## Data in this exercise

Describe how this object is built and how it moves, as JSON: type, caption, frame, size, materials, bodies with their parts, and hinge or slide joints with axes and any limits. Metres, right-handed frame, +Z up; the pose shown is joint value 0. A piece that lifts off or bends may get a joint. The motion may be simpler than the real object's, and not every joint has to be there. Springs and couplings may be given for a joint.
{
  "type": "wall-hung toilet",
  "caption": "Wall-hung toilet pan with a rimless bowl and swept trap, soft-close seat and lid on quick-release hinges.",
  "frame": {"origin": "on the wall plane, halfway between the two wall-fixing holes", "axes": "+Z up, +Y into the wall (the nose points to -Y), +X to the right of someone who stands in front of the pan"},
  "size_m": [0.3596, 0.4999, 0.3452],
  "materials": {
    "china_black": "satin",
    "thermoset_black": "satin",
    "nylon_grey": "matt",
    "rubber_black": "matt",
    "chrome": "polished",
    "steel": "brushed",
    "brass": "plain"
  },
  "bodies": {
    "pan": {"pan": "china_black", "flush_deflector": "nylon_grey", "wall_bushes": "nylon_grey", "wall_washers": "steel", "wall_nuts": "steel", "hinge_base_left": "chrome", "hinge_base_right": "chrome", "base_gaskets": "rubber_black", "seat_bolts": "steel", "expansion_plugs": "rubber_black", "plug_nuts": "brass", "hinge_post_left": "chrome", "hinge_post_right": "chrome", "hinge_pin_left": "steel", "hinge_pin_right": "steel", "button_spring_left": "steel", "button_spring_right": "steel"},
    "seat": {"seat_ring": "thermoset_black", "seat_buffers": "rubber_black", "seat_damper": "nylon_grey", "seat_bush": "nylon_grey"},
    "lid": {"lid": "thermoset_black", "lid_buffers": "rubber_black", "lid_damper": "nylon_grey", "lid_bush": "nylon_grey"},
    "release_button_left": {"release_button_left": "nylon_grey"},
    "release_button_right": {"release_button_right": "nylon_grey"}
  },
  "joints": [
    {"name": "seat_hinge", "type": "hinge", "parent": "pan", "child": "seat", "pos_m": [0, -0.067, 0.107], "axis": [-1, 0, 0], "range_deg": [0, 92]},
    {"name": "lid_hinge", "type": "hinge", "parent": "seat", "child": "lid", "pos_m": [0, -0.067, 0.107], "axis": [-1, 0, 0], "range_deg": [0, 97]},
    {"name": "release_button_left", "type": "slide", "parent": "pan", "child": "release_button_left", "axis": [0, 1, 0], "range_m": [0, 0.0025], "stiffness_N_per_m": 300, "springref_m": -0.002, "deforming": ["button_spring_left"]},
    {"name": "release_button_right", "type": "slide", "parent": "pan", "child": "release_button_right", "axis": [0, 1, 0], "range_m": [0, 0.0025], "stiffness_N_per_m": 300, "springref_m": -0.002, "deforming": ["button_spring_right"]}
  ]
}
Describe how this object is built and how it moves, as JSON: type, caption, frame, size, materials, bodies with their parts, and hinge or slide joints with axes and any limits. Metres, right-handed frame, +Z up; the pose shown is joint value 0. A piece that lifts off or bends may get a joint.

## Task to carry out
The records above should all be quoted exactly, please.

## Exercise answer
Describe how this object is built and how it moves, as JSON: type, caption, frame, size, materials, bodies with their parts, and hinge or slide joints with axes and any limits. Metres, right-handed frame, +Z up; the pose shown is joint value 0. A piece that lifts off or bends may get a joint. The motion may be simpler than the real object's, and not every joint has to be there. Springs and couplings may be given for a joint.
{
  "type": "wall-hung toilet",
  "caption": "Wall-hung toilet pan with a rimless bowl and swept trap, soft-close seat and lid on quick-release hinges.",
  "frame": {"origin": "on the wall plane, halfway between the two wall-fixing holes", "axes": "+Z up, +Y into the wall (the nose points to -Y), +X to the right of someone who stands in front of the pan"},
  "size_m": [0.3596, 0.4999, 0.3452],
  "materials": {
    "china_black": "satin",
    "thermoset_black": "satin",
    "nylon_grey": "matt",
    "rubber_black": "matt",
    "chrome": "polished",
    "steel": "brushed",
    "brass": "plain"
  },
  "bodies": {
    "pan": {"pan": "china_black", "flush_deflector": "nylon_grey", "wall_bushes": "nylon_grey", "wall_washers": "steel", "wall_nuts": "steel", "hinge_base_left": "chrome", "hinge_base_right": "chrome", "base_gaskets": "rubber_black", "seat_bolts": "steel", "expansion_plugs": "rubber_black", "plug_nuts": "brass", "hinge_post_left": "chrome", "hinge_post_right": "chrome", "hinge_pin_left": "steel", "hinge_pin_right": "steel", "button_spring_left": "steel", "button_spring_right": "steel"},
    "seat": {"seat_ring": "thermoset_black", "seat_buffers": "rubber_black", "seat_damper": "nylon_grey", "seat_bush": "nylon_grey"},
    "lid": {"lid": "thermoset_black", "lid_buffers": "rubber_black", "lid_damper": "nylon_grey", "lid_bush": "nylon_grey"},
    "release_button_left": {"release_button_left": "nylon_grey"},
    "release_button_right": {"release_button_right": "nylon_grey"}
  },
  "joints": [
    {"name": "seat_hinge", "type": "hinge", "parent": "pan", "child": "seat", "pos_m": [0, -0.067, 0.107], "axis": [-1, 0, 0], "range_deg": [0, 92]},
    {"name": "lid_hinge", "type": "hinge", "parent": "seat", "child": "lid", "pos_m": [0, -0.067, 0.107], "axis": [-1, 0, 0], "range_deg": [0, 97]},
    {"name": "release_button_left", "type": "slide", "parent": "pan", "child": "release_button_left", "axis": [0, 1, 0], "range_m": [0, 0.0025], "stiffness_N_per_m": 300, "springref_m": -0.002, "deforming": ["button_spring_left"]},
    {"name": "release_button_right", "type": "slide", "parent": "pan", "child": "release_button_right", "axis": [0, 1, 0], "range_m": [0, 0.0025], "stiffness_N_per_m": 300, "springref_m": -0.002, "deforming": ["button_spring_right"]}
  ]
}
Describe how this object is built and how it moves, as JSON: type, caption, frame, size, materials, bodies with their parts, and hinge or slide joints with axes and any limits. Metres, right-handed frame, +Z up; the pose shown is joint value 0. A piece that lifts off or bends may get a joint.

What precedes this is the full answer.